Oh c'mon. I'm 60 years old. I've been in the military (spent three
years in Ft. Riley, Kansas, so Texas climate is hardly something I saw
once on Discovery Channel). I've lived on both coasts (Maine, San
Diego) and lived most of my life around the Great Lakes (which have
the largest average annual temp extremes of any climate in North
America). My daughter lives in Atlanta; it's hot there. Whenever I
go to visit all I do is complain (so she tells me).

But, as Dylan said, you don't need a weatherman to know which way the
wind blows.

This facet of the American Dream -- "I will live my life between 70
and 75 degrees, while traveling between 70 and 75 miles per hour,
every moment of every day" -- is categorically unsustainable. Enjoy
it while you can, but you (or your children) are going to have to
evolve. The Chinese and Indians and Malaysians will insist.




--- In ev_update@..., mwise@... wrote:


Dave probably lives in a cold climate where it rains and snows all
the time. He likely spends his weekends hiding out in his bus feeling
pangs of guilt for driving it at all, shivering without heat trying to
make himself feel better about it. Or maybe he lives in Miami and
takes solace in weekends spent dehydrated and heat struck.

None of which really has a lot to do with our beloved Busses,
though. Mine, I just drove 800 miles down to Telluride, running A/C
all the way. If I still lived in the south, you bet I would have an
external A/C unit.
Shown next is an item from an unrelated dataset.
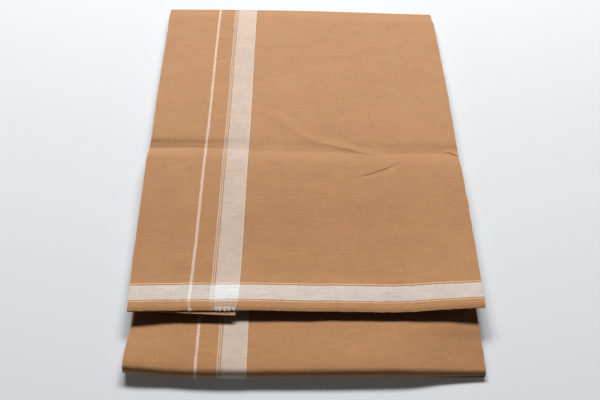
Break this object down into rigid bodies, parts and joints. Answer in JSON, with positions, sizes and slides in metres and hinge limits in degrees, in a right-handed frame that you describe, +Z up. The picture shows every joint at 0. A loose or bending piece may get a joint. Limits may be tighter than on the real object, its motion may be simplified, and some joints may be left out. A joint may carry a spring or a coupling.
{
  "type": "folded dhoti cloth",
  "caption": "Ochre cotton dhoti cloth with off-white woven stripes, folded flat into an oblong packet whose striped end lies on top.",
  "frame": {"origin": "on the surface under the middle of the packet", "axes": "+Z up; +Y along the packet to its back fold, so the front fold and the flap's cut end face -Y; +X to the right seen from the front"},
  "size_m": [0.3237, 0.5002, 0.0202],
  "materials": {
    "ochre_cotton": "plain-woven ochre brown cotton, matt",
    "border_cotton": "the same cotton with off-white woven warp stripes, matt"
  },
  "bodies": {
    "root": {"flap_main": "ochre_cotton", "flap_turnover": "border_cotton", "second_ply_lip": "ochre_cotton", "lower_wrap": "ochre_cotton", "lower_turnover": "border_cotton", "hidden_plies": "ochre_cotton"}
  },
  "joints": []
}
I'd keep the fridge extra stocked with beer
shipped from afar too.

(Expressly Stated) smiley face :-)

--Michael Wise
'99 EVC and '08 R32
Ketchum, Idaho

Sent via BlackBerry from T-Mobile

-----Original Message-----
From: "KG KIRKLEY" <kgkirkley@...>

Date: Thu, 19 Jun 2008 16:33:22
To:ev_update@...
Subject: Re: [ev_update] Re: A/C and Poptop Photos Added to Photos
Section



In a message dated 06/19/08 16:20:07 Central Daylight Time,
dave_king_ev@... writes:


When it's hot, I accept being a little hotter. When it's cold, I
accept being a little colder. I do have a furnace and AC, and I use
them both. I'm no Luddite, but I also live in the real world: summer
hotter, winter colder. This idea that we MUST manage our environment
to keep temps in a narrow comfort range AT ALL TIMES wastes huge
amounts of energy. Too hot to go camping?....then don't go camping.
Or sweat.

Same with food. When I was a kid there was a thing called "seasonal"
food. Anyone remember that? For example, you couldn't get
strawberries in the winter. They just weren't on the shelves, and no
one went to the produce department at the A&P and asked "Where are the
strawberries (or the watermelon, or the cantelope)?" No one asked
because we already knew the answer.

But nowadays I doubt the average child even knows what "seasonal"
means. Nowadays you can walk into Walmart and buy a quart of
strawberries the size of ping pong balls (and about as tasty) every
day of the year (and every hour of the day) for just a couple bucks.
THAT's waste. That's an energy-wasting culture run amuck. We grow
artificially irrigated and fertilized fruits year round and ship them
all over the country so we can have strawberries 24/7?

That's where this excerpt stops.